Still, if there is a tenuous thread between tradition and today, it’s the holiday season. “The holidays preserve what the everyday loses,” Byrn says.
So pull out your grandma’s community cookbook, your three-ring binder of recipes (not just me, right?), the index cards your mom dutifully wrote out. They may be dog-eared and crusty with flour, but they are your history — our history — no matter where you’ve come from and no matter where you’re going.
Now come along with me for this great American cookie tour.
Baltimore Berger Cookies (Mid-Atlantic). This made-in-Baltimore treat features a soft sugar cookie topped with a thick layer of fudgy frosting.
Benne Seed Crisps (South). Charleston is known for these shatteringly thin wafers made with sesame seeds.
Billy Goats (West). A descendant of the jumble, this spiced, soft cookie is chock-full of dates and nuts.

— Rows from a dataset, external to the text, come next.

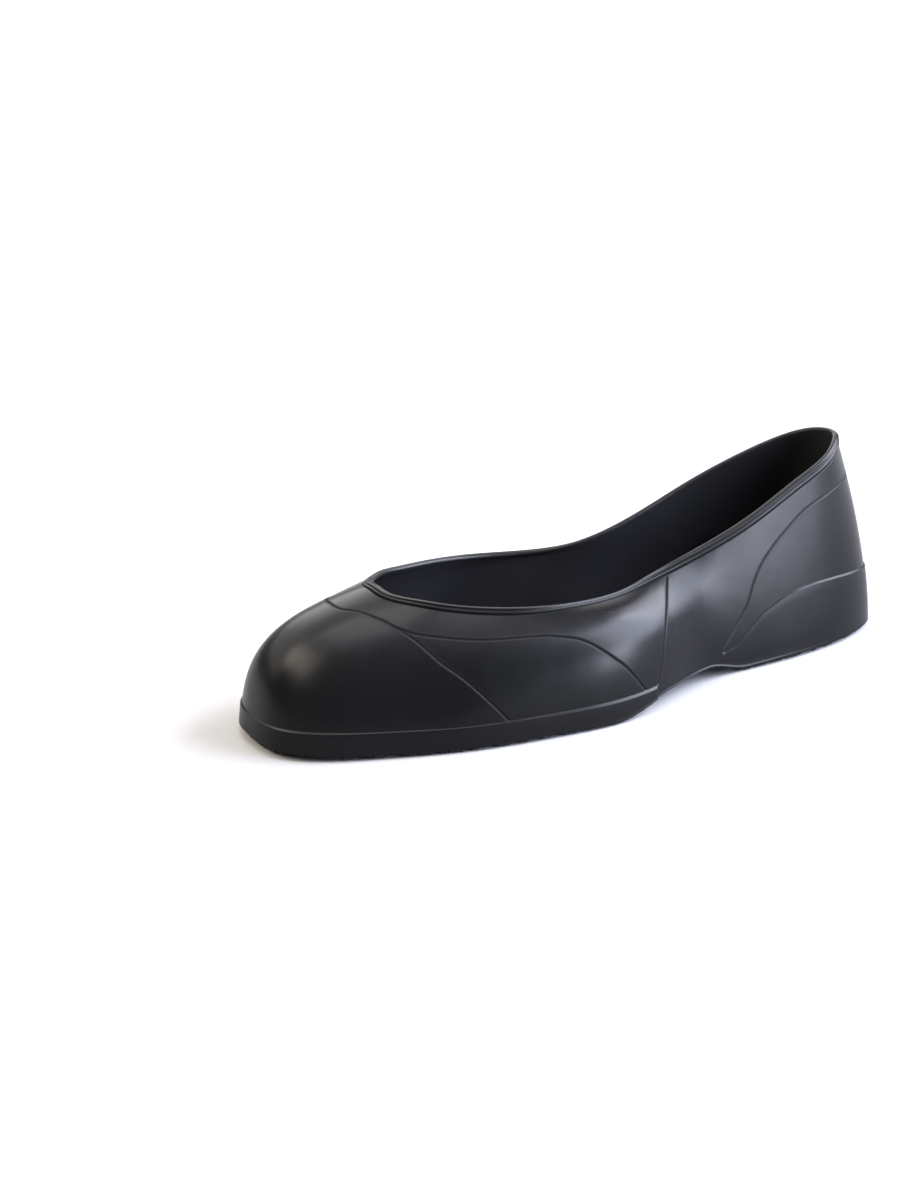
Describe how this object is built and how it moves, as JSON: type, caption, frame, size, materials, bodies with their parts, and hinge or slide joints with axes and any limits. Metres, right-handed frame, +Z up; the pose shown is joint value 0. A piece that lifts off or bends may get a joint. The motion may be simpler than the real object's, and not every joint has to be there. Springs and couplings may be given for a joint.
{
  "type": "rubber overshoe",
  "caption": "Low slip-on black rubber overshoe for the left foot, with an open collar, raised foxing and heel band, moulded panel lines, and tread fields under forefoot and heel.",
  "frame": {"origin": "centre of the bounding box at floor level, under the shoe", "axes": "+Z up, toe towards -Y and heel towards +Y, +X the outer (lateral) side of a left shoe"},
  "size_m": [0.1142, 0.3075, 0.0891],
  "materials": {
    "upper_rubber": "satin black moulded rubber",
    "sole_rubber": "satin black moulded rubber",
    "tread_rubber": "matt black rubber"
  },
  "bodies": {
    "root": {"upper": "upper_rubber", "outsole": "sole_rubber", "tread_forefoot": "tread_rubber", "tread_heel": "tread_rubber"}
  },
  "joints": []
}
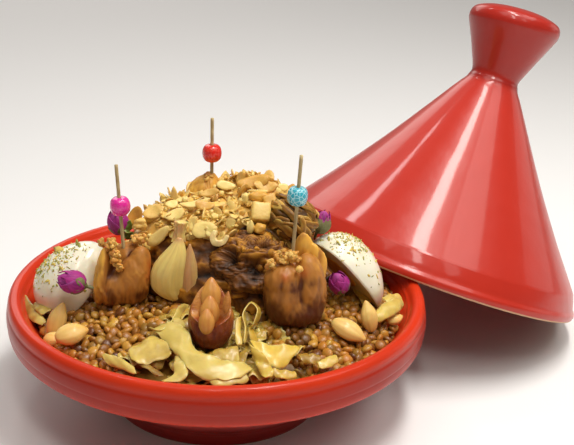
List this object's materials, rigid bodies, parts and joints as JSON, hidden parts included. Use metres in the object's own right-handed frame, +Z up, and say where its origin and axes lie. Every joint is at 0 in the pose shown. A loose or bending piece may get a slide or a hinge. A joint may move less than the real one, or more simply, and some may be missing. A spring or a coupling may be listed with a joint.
{
  "type": "chicken tagine",
  "caption": "Red glazed dish of chicken with lentils, folded bread sheets, flaked almonds, stuffed figs, eggs and rose buds, its conical lid leaning on the rim",
  "frame": {"origin": "middle of the dish's flat foot, on the table", "axes": "+Z up; -Y is the serving side; the lid leans away to the right and back, about 36 degrees from +X"},
  "size_m": [0.3958, 0.3539, 0.2341],
  "materials": {
    "red_glaze": "glossy tomato-red glaze, deeper in the turning lines",
    "lentil": "moist cooked lentils, golden brown to olive",
    "bread": "translucent pale yellow folded bread sheets",
    "chicken": "dark brown glazed fibrous meat",
    "onion": "olive-brown stewed onion",
    "flakes": "toasted flaked almond",
    "egg_white": "smooth boiled egg white",
    "yolk": "crumbly boiled yolk",
    "fig": "caramelised dried fig skin",
    "walnut": "chopped walnut in syrup",
    "garlic": "waxy cooked garlic skin",
    "date": "dark red-brown wrinkled date skin",
    "almond": "blanched fried almond",
    "glazed_almond": "syrup-glazed almond",
    "petal": "dried magenta rose petal",
    "sepal": "dried green sepals and stalk",
    "bamboo": "split bamboo",
    "bead_pink": "glossy pink bead",
    "bead_red": "glossy red bead",
    "bead_turquoise": "crackled turquoise bead"
  },
  "bodies": {
    "root": {"dish": "red_glaze", "lid": "red_glaze", "lentils_left": "lentil", "lentils_right": "lentil", "bread_sheets": "bread", "chicken_front": "chicken", "chicken_mound": "chicken", "onions": "onion", "almond_flakes": "flakes", "egg_left": "egg_white", "egg_right": "egg_white", "yolk_left": "yolk", "yolk_right": "yolk", "fig_left": "fig", "fig_right": "fig", "fig_back": "fig", "walnut_left": "walnut", "walnut_right": "walnut", "walnut_back": "walnut", "garlic_large": "garlic", "garlic_small": "garlic", "garlic_stem": "garlic", "date": "date", "almond_left_1": "almond", "almond_left_2": "almond", "almond_left_3": "almond", "almond_right_1": "almond", "almond_right_2": "almond", "almond_right_3": "almond", "date_almond_1": "glazed_almond", "date_almond_2": "glazed_almond", "date_almond_3": "glazed_almond", "rosebud_left": "petal", "rosebud_behind": "petal", "rosebud_right": "petal", "rosebud_front": "petal", "calyx_left": "sepal", "calyx_behind": "sepal", "calyx_right": "sepal", "calyx_front": "sepal", "pick_left": "bamboo", "pick_back": "bamboo", "pick_right": "bamboo", "bead_left": "bead_pink", "bead_back": "bead_red", "bead_right": "bead_turquoise"}
  },
  "joints": []
}
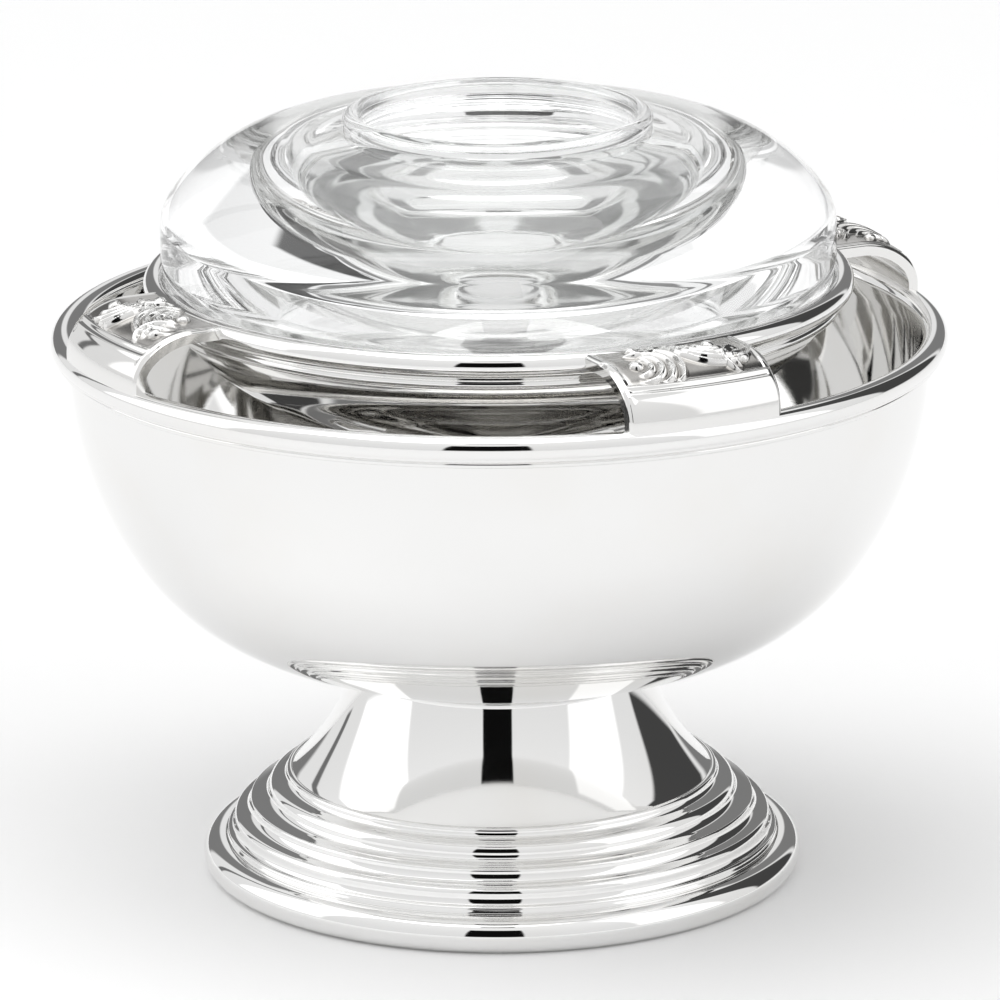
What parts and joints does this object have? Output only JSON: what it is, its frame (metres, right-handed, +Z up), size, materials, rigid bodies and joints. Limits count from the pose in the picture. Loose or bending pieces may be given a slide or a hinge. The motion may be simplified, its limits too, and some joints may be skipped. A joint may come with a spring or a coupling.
{
  "type": "footed ice server",
  "caption": "Footed silver bowl for crushed ice, with a lift-out ring holder on ornamented brackets that carries a thick open glass cup for chilled food.",
  "frame": {"origin": "on the table under the middle of the foot", "axes": "+Z up along the axis of the bowl; the brackets are a quarter turn apart and the first one points 26.8 degrees from +X towards +Y"},
  "size_m": [0.15, 0.15, 0.1311],
  "materials": {
    "silver_plate": "polished",
    "silver_cast": "polished cast relief",
    "fixing_brass": "machined",
    "clear_glass": "polished"
  },
  "bodies": {
    "ice_bowl": {"bowl_shell": "silver_plate", "rim_moulding": "silver_plate", "pedestal": "silver_plate", "foot_ring": "silver_plate", "fixing_stud": "fixing_brass", "fixing_washer": "fixing_brass", "fixing_nut": "fixing_brass"},
    "holder": {"holder_ring": "silver_plate", "holder_cup": "silver_plate", "bracket_right": "silver_cast", "bracket_back": "silver_cast", "bracket_left": "silver_cast", "bracket_front": "silver_cast"},
    "glass": {"glass_cup": "clear_glass"}
  },
  "joints": [
    {"name": "holder_lift", "type": "slide", "parent": "ice_bowl", "child": "holder", "axis": [0, 0, 1], "range_m": [0, 0.06]},
    {"name": "glass_lift", "type": "slide", "parent": "holder", "child": "glass", "axis": [0, 0, 1], "range_m": [0, 0.06]}
  ]
}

Biscochitos (Southwest). New Mexico’s official state cookie gets its signature flavor from anise.
Boiled Peanut Butter Cookies (South). Thank Edna Lewis for these easy, no-bake, chewy mounds.
Buckeye Bars (Midwest). The Ohio confection typically shaped into individual balls is reimagined as simple bars.
Butter Brickle Cookies (Midwest). These lovely little rounds studded with toffee are inspired by the popular Nebraska ice cream.
Cherry-Pecan Rugelach (Mid-Atlantic). A staple in New York bakeries and delis, this is our ultimate version of the Jewish crescent pastry.
Classic Chocolate Whoopie Pies (New England). The sandwich cookie is a staple in Maine, as well as Pennsylvania Amish country.
Creole Pecan Praline Bars (South). They’re like pecan pie but transformed into elegant bars by way of New Orleans.
Forgotten Chocolate Cookies (South). Here’s a gluten-free meringue that takes its cues from a famed Jewish deli in Savannah, Ga.
Fortune Cookies (West). You associate them with Chinese restaurants, but did you know they were brought to California by Japanese immigrants?
Joe Froggers (New England). According to legend, this molasses cookie originated at a tavern in Marblehead, Mass.
Super-Thick Chocolate Chip Cookies (Mid-Atlantic). There’s a reason these hefty 6-ounce cookies inspired by New York’s Levain Bakery are a social media darling.